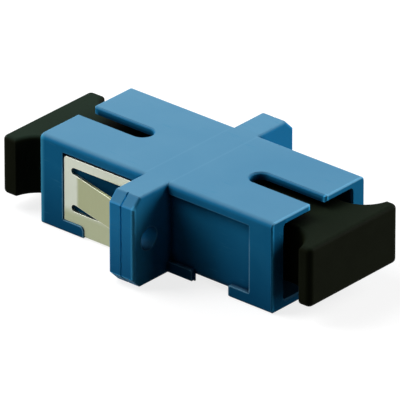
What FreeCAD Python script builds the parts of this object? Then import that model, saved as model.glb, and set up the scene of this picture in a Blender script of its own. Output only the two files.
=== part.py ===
import FreeCAD, Part
import math
import os

# Flanged panel adapter for one square push-pull fibre connector at each end, in millimetres.
# X runs along the optical axis, Y across the flange, Z up. Heights are measured from the
# underside, and the finished pieces are lowered so that the optical axis lies on Z 0.
# Each piece is drawn for the right-hand end, X above 0, and turned half round for the left.
# Across the axis the sizes work outwards from the ferrule, one wall or gap at a time.

# Split alignment sleeve
ferrule_diameter = 2.5
sleeve_wall = 0.35
sleeve_length = 11.4
sleeve_slit = 0.4
sleeve_chamfer = 0.12
sleeve_clearance = 0.05

# Latch insert: base plate, sleeve holder and two hooked arms
holder_wall = 0.45
holder_lip_thickness = 0.65
holder_lip_width = 0.25
holder_funnel = 0.2
holder_tip_chamfer = 0.15
plate_thickness = 1.0
plate_overlap = 0.68
plate_clearance = 0.05
plate_corner_radius = 0.4
arm_thickness = 0.6
arm_height = 3.2
arm_tip_bevel = 0.15
arm_side_gap = 0.27
hook_depth = 0.65
hook_reach = 1.6
hook_crest = 0.3
hook_ramp = 1.1
core_window_width = 1.0

# Dust cap: a flared head on a plug that passes between the hooks and over the sleeve holder
cap_bore_clearance = 0.4
cap_bore_depth = 2.3
cap_side_wall = 0.5
cap_cover_wall = 0.425
cap_seat_gap = 0.1
cap_overhang = 4.17
cap_width = 12.17
cap_corner_radius = 0.55
cap_edge_radius = 0.45
cap_rim = 1.3
left_cap_rim = 1.7
cap_flare_angle = 73.2
cap_flare_tip = 0.44
plug_hook_gap = 0.1
plug_nose_chamfer = 0.4
neck_step = 0.5
neck_tip_gap = 0.6
left_cap_standoff = 0.73
cap_lift = 0.25

# Housing half
half_length = 13.75
side_wall = 1.73
top_wall = 0.75
bottom_wall = 0.75
top_edge_radius = 0.5
bottom_edge_radius = 0.3
end_chamfer = 0.1
port_cap_gap = 0.825
port_corner_radius = 0.3
port_lead_in = 0.2

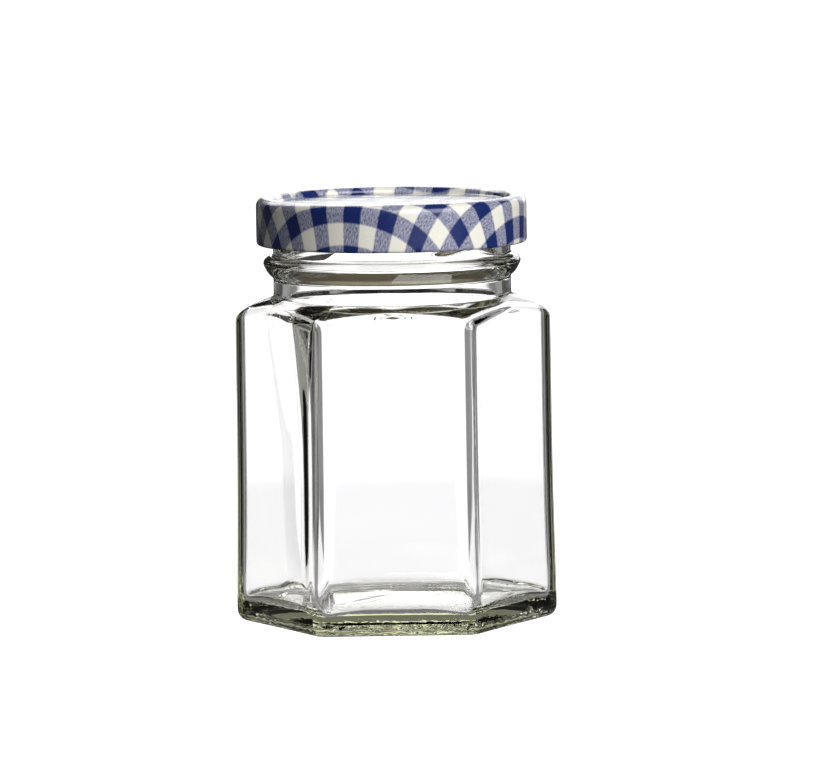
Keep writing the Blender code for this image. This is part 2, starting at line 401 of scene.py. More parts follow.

_WHAT THE TASK REQUIRES_.
Copy the lines from the start of the data verbatim, stopping after the line containing "sleeve_clearance = 0.05".

_EXPECTED OUTPUT_.
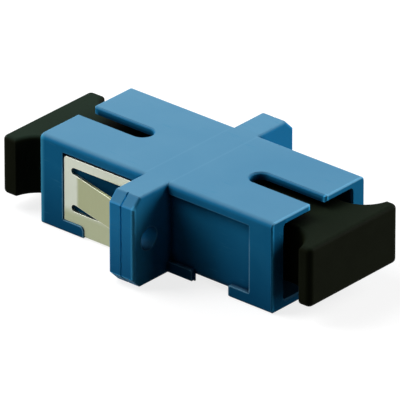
What FreeCAD Python script builds the parts of this object? Then import that model, saved as model.glb, and set up the scene of this picture in a Blender script of its own. Output only the two files.
=== part.py ===
import FreeCAD, Part
import math
import os

# Flanged panel adapter for one square push-pull fibre connector at each end, in millimetres.
# X runs along the optical axis, Y across the flange, Z up. Heights are measured from the
# underside, and the finished pieces are lowered so that the optical axis lies on Z 0.
# Each piece is drawn for the right-hand end, X above 0, and turned half round for the left.
# Across the axis the sizes work outwards from the ferrule, one wall or gap at a time.

# Split alignment sleeve
ferrule_diameter = 2.5
sleeve_wall = 0.35
sleeve_length = 11.4
sleeve_slit = 0.4
sleeve_chamfer = 0.12
sleeve_clearance = 0.05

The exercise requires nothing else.